Castleisland (Oileán Ciarraí) could be considered the cultural capital of Sliabh Luachra. The town was long renowned for the width of its main street, and in fact Castleisland was described by one of its most well-known citizens, journalist Con Houlihan, as “not so much a town as a street between two fields”. In addition to being the largest local center of commerce (unless you’re up for braving Tralee or Killarney), Castleisland hosts The Patrick O’Keeffe Traditional Music Festival. Every year during the October bank holiday, the brightest stars of Sliabh Luachra music gather to share the tradition, and the nights are long and yet much too short.

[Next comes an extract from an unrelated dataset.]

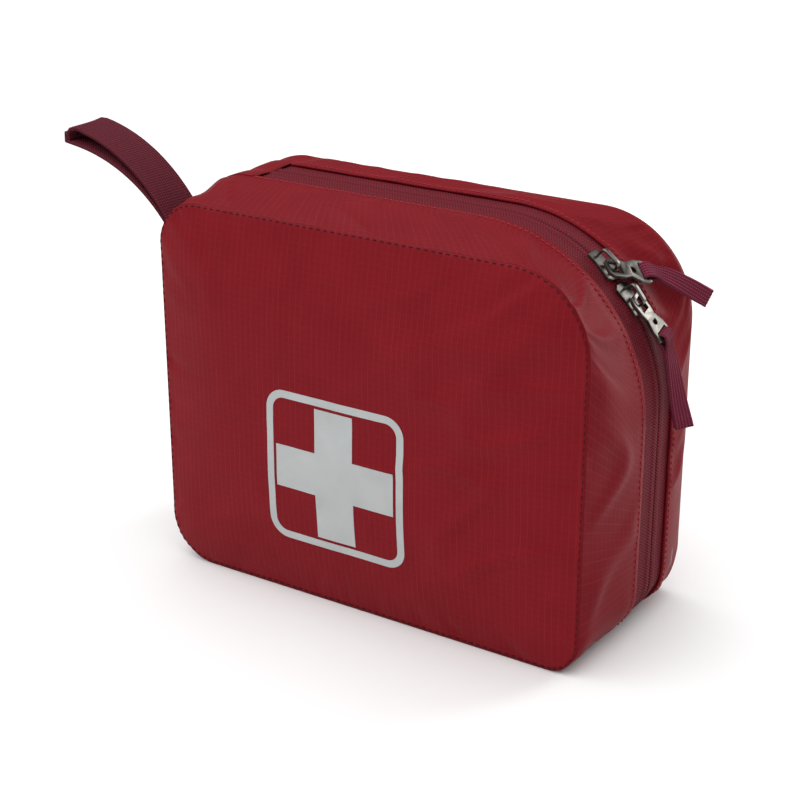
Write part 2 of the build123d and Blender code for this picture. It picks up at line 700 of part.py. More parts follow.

patrickokeeffefestival.com

Patrick O’Keeffe festival on Facebook

Glountane School

Pádraig O’Keeffe was the schoolmaster here for some time, and though he was remembered by his pupils as a fair, if distracted, tutor, he eventually lost interest in being a teacher and gave it up after only five years for a less stable but wilder life. His father Sean was schoolmaster before him, nicknamed “The Roaster” for being an especially hard disciplinarian, and Pádraig’s sister Nora took over after him. One of his young pupils was Terence “Cuz” Teahan, who grew up to be a notable musician in his own right. In his book, The Road to Glountane, he wrote “Pádraig came to the school when I was probably in the first grade. I had already been three years with his father, Sean O’Keeffe. Then later Nora O’Keeffe Carmody became the teacher. So I had all three while I went to school. The O’Keeffes lived right across the road from the school. You’d have forty-five minutes for lunch, and in the summertime they’d come out with two fiddles and they would march us maybe a mile and a half up the road and back. We were drilled in school. We were drilled by Pádraig O’Keeffe, the whole bit like the army would do around here.”